_Task objective_
Reproduce the opening lines of the records exactly, up to and including the line in which "across = 2 *" occurs.

[start Data rows]

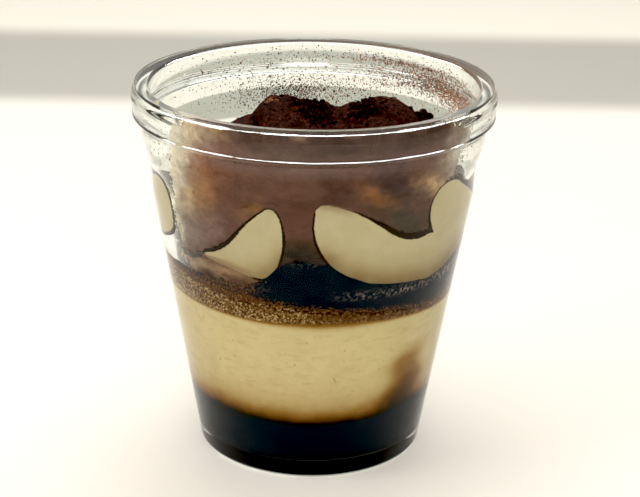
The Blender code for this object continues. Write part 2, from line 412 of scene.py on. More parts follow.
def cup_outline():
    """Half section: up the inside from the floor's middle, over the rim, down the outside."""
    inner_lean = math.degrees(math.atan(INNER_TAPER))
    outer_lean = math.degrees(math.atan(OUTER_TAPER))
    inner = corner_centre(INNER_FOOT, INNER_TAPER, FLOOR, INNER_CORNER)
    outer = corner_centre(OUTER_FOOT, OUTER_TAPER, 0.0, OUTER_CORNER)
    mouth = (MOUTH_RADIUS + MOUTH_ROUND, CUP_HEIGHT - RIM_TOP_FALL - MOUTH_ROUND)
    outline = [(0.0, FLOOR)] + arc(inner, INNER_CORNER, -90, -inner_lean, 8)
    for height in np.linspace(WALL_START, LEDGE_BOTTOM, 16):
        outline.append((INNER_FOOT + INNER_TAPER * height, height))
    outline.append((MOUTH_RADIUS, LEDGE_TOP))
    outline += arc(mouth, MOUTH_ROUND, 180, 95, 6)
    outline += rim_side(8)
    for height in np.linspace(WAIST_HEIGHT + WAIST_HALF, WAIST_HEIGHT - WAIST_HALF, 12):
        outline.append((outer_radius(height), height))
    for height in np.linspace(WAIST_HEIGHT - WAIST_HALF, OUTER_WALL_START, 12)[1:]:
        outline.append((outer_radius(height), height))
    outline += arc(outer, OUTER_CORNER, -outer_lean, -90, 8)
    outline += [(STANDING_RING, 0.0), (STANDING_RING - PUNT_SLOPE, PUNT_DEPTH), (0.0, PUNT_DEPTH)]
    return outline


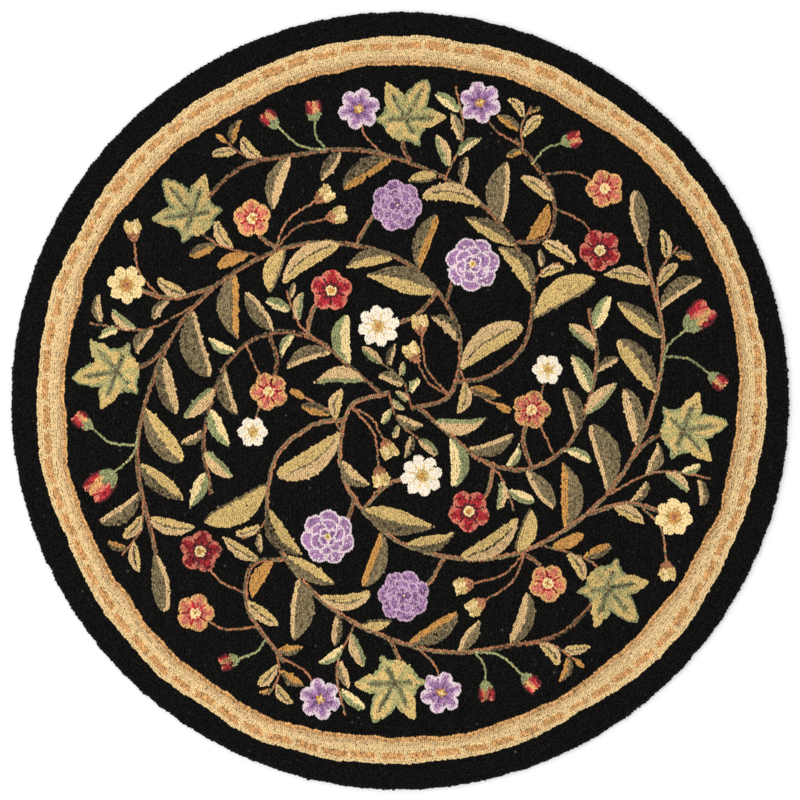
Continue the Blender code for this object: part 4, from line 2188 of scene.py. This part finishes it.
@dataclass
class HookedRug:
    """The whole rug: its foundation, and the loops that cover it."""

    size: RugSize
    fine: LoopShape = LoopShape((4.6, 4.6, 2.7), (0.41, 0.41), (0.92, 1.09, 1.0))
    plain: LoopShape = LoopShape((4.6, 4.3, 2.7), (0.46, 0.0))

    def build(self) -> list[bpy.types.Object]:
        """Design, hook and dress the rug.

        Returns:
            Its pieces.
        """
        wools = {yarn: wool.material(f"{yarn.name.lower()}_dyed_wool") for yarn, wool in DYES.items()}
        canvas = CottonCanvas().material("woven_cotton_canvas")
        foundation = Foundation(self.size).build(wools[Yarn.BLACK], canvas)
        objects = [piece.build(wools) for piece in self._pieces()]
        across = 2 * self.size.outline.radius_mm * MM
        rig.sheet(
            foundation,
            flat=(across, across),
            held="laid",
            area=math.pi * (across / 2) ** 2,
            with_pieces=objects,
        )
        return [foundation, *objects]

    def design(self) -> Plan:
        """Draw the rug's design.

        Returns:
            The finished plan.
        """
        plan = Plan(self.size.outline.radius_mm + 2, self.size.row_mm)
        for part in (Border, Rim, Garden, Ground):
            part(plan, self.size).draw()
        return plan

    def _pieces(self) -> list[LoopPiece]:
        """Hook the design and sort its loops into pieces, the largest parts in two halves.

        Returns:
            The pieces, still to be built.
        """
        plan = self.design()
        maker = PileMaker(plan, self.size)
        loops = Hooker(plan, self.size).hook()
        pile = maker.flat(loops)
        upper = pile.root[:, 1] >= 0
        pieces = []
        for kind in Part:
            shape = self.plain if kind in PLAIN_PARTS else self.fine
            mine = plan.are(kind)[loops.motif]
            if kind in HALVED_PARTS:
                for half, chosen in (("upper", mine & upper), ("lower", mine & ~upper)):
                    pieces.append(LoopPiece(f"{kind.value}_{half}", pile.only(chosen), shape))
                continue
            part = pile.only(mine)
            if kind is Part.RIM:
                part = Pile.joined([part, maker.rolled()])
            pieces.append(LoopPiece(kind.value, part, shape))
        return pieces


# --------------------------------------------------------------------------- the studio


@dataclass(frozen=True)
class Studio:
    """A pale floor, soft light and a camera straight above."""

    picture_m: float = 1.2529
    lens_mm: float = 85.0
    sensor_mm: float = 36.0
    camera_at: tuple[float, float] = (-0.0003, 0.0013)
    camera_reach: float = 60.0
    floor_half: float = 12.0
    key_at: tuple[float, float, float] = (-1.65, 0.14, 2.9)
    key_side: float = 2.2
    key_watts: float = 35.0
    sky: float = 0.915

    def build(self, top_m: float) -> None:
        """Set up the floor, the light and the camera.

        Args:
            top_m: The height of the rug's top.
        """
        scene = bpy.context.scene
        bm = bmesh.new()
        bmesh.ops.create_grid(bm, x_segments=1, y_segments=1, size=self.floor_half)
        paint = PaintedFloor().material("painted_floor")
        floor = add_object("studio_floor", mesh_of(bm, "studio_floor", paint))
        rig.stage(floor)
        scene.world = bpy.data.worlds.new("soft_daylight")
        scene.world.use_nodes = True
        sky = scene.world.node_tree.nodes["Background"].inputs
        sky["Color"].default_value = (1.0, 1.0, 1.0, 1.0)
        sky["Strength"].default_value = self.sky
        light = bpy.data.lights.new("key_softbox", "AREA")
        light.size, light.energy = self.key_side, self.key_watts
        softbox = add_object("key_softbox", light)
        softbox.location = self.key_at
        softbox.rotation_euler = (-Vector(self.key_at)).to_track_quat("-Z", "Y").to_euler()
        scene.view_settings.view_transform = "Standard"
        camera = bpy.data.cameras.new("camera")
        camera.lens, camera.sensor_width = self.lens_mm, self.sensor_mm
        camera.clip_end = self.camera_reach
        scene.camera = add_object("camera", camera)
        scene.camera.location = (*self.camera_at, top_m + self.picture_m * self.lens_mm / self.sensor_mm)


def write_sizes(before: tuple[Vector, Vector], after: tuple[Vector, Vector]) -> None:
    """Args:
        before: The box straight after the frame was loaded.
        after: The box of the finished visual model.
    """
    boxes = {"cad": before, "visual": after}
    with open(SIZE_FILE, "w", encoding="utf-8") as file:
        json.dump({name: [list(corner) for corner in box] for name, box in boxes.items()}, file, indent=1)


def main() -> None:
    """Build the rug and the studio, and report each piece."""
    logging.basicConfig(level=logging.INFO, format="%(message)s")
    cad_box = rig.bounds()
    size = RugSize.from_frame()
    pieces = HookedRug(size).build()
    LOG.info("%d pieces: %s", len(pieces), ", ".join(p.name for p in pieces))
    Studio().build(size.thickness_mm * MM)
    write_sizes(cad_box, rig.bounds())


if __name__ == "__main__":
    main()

[end Data rows]

_Answer to this problem_
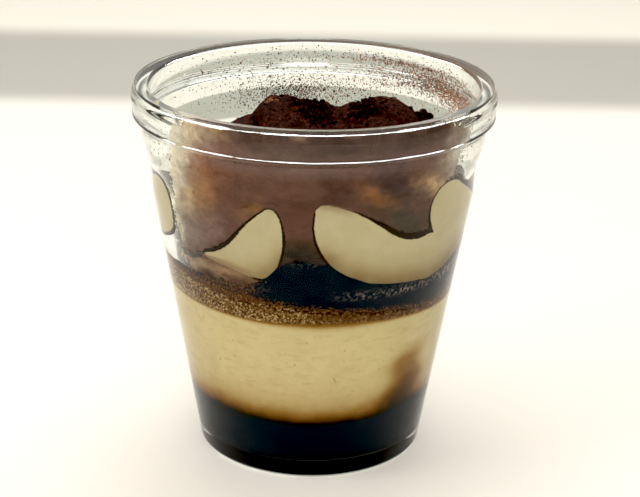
The Blender code for this object continues. Write part 2, from line 412 of scene.py on. More parts follow.
def cup_outline():
    """Half section: up the inside from the floor's middle, over the rim, down the outside."""
    inner_lean = math.degrees(math.atan(INNER_TAPER))
    outer_lean = math.degrees(math.atan(OUTER_TAPER))
    inner = corner_centre(INNER_FOOT, INNER_TAPER, FLOOR, INNER_CORNER)
    outer = corner_centre(OUTER_FOOT, OUTER_TAPER, 0.0, OUTER_CORNER)
    mouth = (MOUTH_RADIUS + MOUTH_ROUND, CUP_HEIGHT - RIM_TOP_FALL - MOUTH_ROUND)
    outline = [(0.0, FLOOR)] + arc(inner, INNER_CORNER, -90, -inner_lean, 8)
    for height in np.linspace(WALL_START, LEDGE_BOTTOM, 16):
        outline.append((INNER_FOOT + INNER_TAPER * height, height))
    outline.append((MOUTH_RADIUS, LEDGE_TOP))
    outline += arc(mouth, MOUTH_ROUND, 180, 95, 6)
    outline += rim_side(8)
    for height in np.linspace(WAIST_HEIGHT + WAIST_HALF, WAIST_HEIGHT - WAIST_HALF, 12):
        outline.append((outer_radius(height), height))
    for height in np.linspace(WAIST_HEIGHT - WAIST_HALF, OUTER_WALL_START, 12)[1:]:
        outline.append((outer_radius(height), height))
    outline += arc(outer, OUTER_CORNER, -outer_lean, -90, 8)
    outline += [(STANDING_RING, 0.0), (STANDING_RING - PUNT_SLOPE, PUNT_DEPTH), (0.0, PUNT_DEPTH)]
    return outline


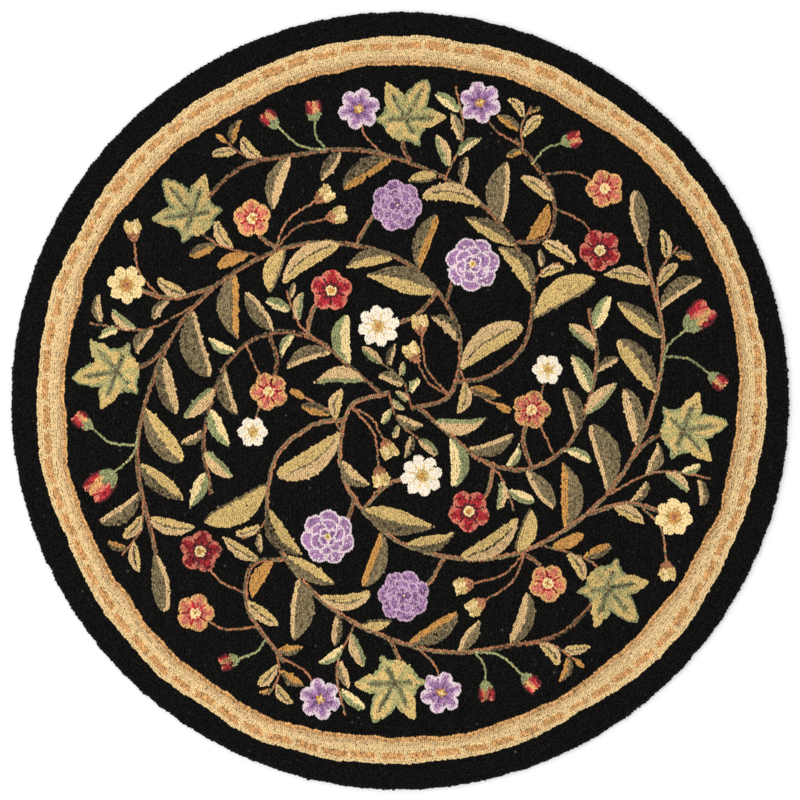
Continue the Blender code for this object: part 4, from line 2188 of scene.py. This part finishes it.
@dataclass
class HookedRug:
    """The whole rug: its foundation, and the loops that cover it."""

    size: RugSize
    fine: LoopShape = LoopShape((4.6, 4.6, 2.7), (0.41, 0.41), (0.92, 1.09, 1.0))
    plain: LoopShape = LoopShape((4.6, 4.3, 2.7), (0.46, 0.0))

    def build(self) -> list[bpy.types.Object]:
        """Design, hook and dress the rug.

        Returns:
            Its pieces.
        """
        wools = {yarn: wool.material(f"{yarn.name.lower()}_dyed_wool") for yarn, wool in DYES.items()}
        canvas = CottonCanvas().material("woven_cotton_canvas")
        foundation = Foundation(self.size).build(wools[Yarn.BLACK], canvas)
        objects = [piece.build(wools) for piece in self._pieces()]
        across = 2 * self.size.outline.radius_mm * MM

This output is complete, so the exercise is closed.